[Goal]
Repeat each line exactly as it is written.
--- Start of Collected material ---
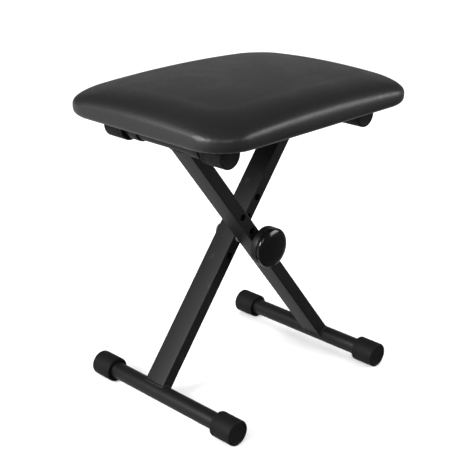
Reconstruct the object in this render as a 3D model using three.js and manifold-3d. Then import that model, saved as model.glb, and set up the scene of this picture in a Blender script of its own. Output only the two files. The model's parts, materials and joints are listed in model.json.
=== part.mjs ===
// Folding keyboard bench: a padded seat on an X frame of two crossed legs, with a clamp knob at the pivot.
// Millimetres. +X runs along the seat, +Y to the rear, +Z up. The origin is on the floor below the pivot.
import * as THREE from 'three';
import { mergeVertices } from 'three/addons/utils/BufferGeometryUtils.js';
import Module from 'manifold-3d';

const wasm = await Module();
wasm.setup();

// Clearances
const gap = 0.3; // between pieces that touch
const boreClearance = 0.3; // round a bolt or a bar in its hole
const hingeClearance = 0.4; // round the bar that turns in the straps
const barClearance = 0.8; // from the top caps to the underside of the seat
const overlap = 0.3; // between solids that are joined into one piece
const past = 1; // how far a cutting tool runs past what it cuts

// Seat
const seatOverhang = 62.5; // each end of the seat beyond the axis of its top bar
const seatDepth = 324;
const seatThickness = 50;
const seatCornerRadius = 52;
const cornerTaper = 0.2; // how fast the corner radius shrinks with the inset
const rimInset = 9; // how far the lower edge curls in
const rimHeight = 9; // height of that curl
const shoulderReach = 90; // plan width of the crowned shoulder
const shoulderStart = 17; // height at which the shoulder begins
const coverThickness = 1.5;
const coverTurnUnder = 18; // cover turned under the board
const boardThickness = 12;
const dustCoverThickness = 1.5;

// X frame
const upperArm = 231; // pivot axis to top bar axis
const lowerArm = 260; // pivot axis to foot bar axis
const legLean = THREE.MathUtils.degToRad(37.6); // each leg from the vertical
const legWidth = 20;
const legDepth = 38;
const legWall = 1.5;
const legCornerRadius = 3;
const legGap = 7.5; // between the two legs at the pivot
const holePitch = 32.5; // height-setting holes along each leg
const holeSteps = [-1, 0, 1, 2]; // hole places in pitches above the pivot

// Foot bars, top bars and their end caps
const barRadius = 12.7;
const barWall = 1.5;
const footBarLength = 296; // over the caps
const topBarLength = 232; // over the caps
const capRadius = 19;
const capLength = 38;
const capEndWall = 3.5;
const capEndRadius = 6;
const capFaceInset = 0.8;
const capFaceMargin = 1; // from the rounded end to the inset face
const capMouthChamfer = 1.6;

// Pivot bolt, washers and sleeves
const boltRadius = 5;
const boltHeadRadius = 10.5;
const boltHeadHeight = 5.5;
const boltNeckLength = 6;
const boltTipSpare = 2; // bolt beyond the knob's insert
const frictionWasherRadius = 8.7;
const knobWasherRadius = 13;
const knobWasherThickness = 2;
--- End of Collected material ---
[Answer to this exercise]
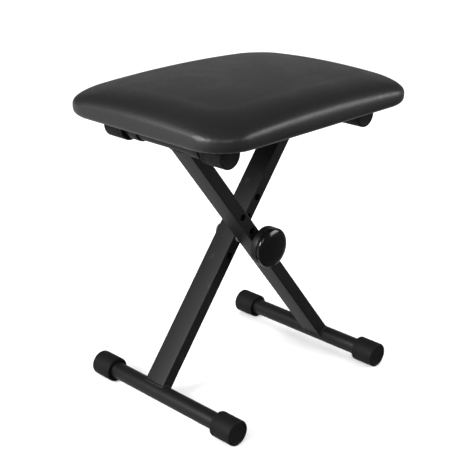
Reconstruct the object in this render as a 3D model using three.js and manifold-3d. Then import that model, saved as model.glb, and set up the scene of this picture in a Blender script of its own. Output only the two files. The model's parts, materials and joints are listed in model.json.
=== part.mjs ===
// Folding keyboard bench: a padded seat on an X frame of two crossed legs, with a clamp knob at the pivot.
// Millimetres. +X runs along the seat, +Y to the rear, +Z up. The origin is on the floor below the pivot.
import * as THREE from 'three';
import { mergeVertices } from 'three/addons/utils/BufferGeometryUtils.js';
import Module from 'manifold-3d';

const wasm = await Module();
wasm.setup();

// Clearances
const gap = 0.3; // between pieces that touch
const boreClearance = 0.3; // round a bolt or a bar in its hole
const hingeClearance = 0.4; // round the bar that turns in the straps
const barClearance = 0.8; // from the top caps to the underside of the seat
const overlap = 0.3; // between solids that are joined into one piece
const past = 1; // how far a cutting tool runs past what it cuts

// Seat
const seatOverhang = 62.5; // each end of the seat beyond the axis of its top bar
const seatDepth = 324;
const seatThickness = 50;
const seatCornerRadius = 52;
const cornerTaper = 0.2; // how fast the corner radius shrinks with the inset
const rimInset = 9; // how far the lower edge curls in
const rimHeight = 9; // height of that curl
const shoulderReach = 90; // plan width of the crowned shoulder
const shoulderStart = 17; // height at which the shoulder begins
const coverThickness = 1.5;
const coverTurnUnder = 18; // cover turned under the board
const boardThickness = 12;
const dustCoverThickness = 1.5;

// X frame
const upperArm = 231; // pivot axis to top bar axis
const lowerArm = 260; // pivot axis to foot bar axis
const legLean = THREE.MathUtils.degToRad(37.6); // each leg from the vertical
const legWidth = 20;
const legDepth = 38;
const legWall = 1.5;
const legCornerRadius = 3;
const legGap = 7.5; // between the two legs at the pivot
const holePitch = 32.5; // height-setting holes along each leg
const holeSteps = [-1, 0, 1, 2]; // hole places in pitches above the pivot

// Foot bars, top bars and their end caps
const barRadius = 12.7;
const barWall = 1.5;
const footBarLength = 296; // over the caps
const topBarLength = 232; // over the caps
const capRadius = 19;
const capLength = 38;
const capEndWall = 3.5;
const capEndRadius = 6;
const capFaceInset = 0.8;
const capFaceMargin = 1; // from the rounded end to the inset face
const capMouthChamfer = 1.6;

// Pivot bolt, washers and sleeves
const boltRadius = 5;
const boltHeadRadius = 10.5;
const boltHeadHeight = 5.5;
const boltNeckLength = 6;
const boltTipSpare = 2; // bolt beyond the knob's insert
const frictionWasherRadius = 8.7;
const knobWasherRadius = 13;
const knobWasherThickness = 2;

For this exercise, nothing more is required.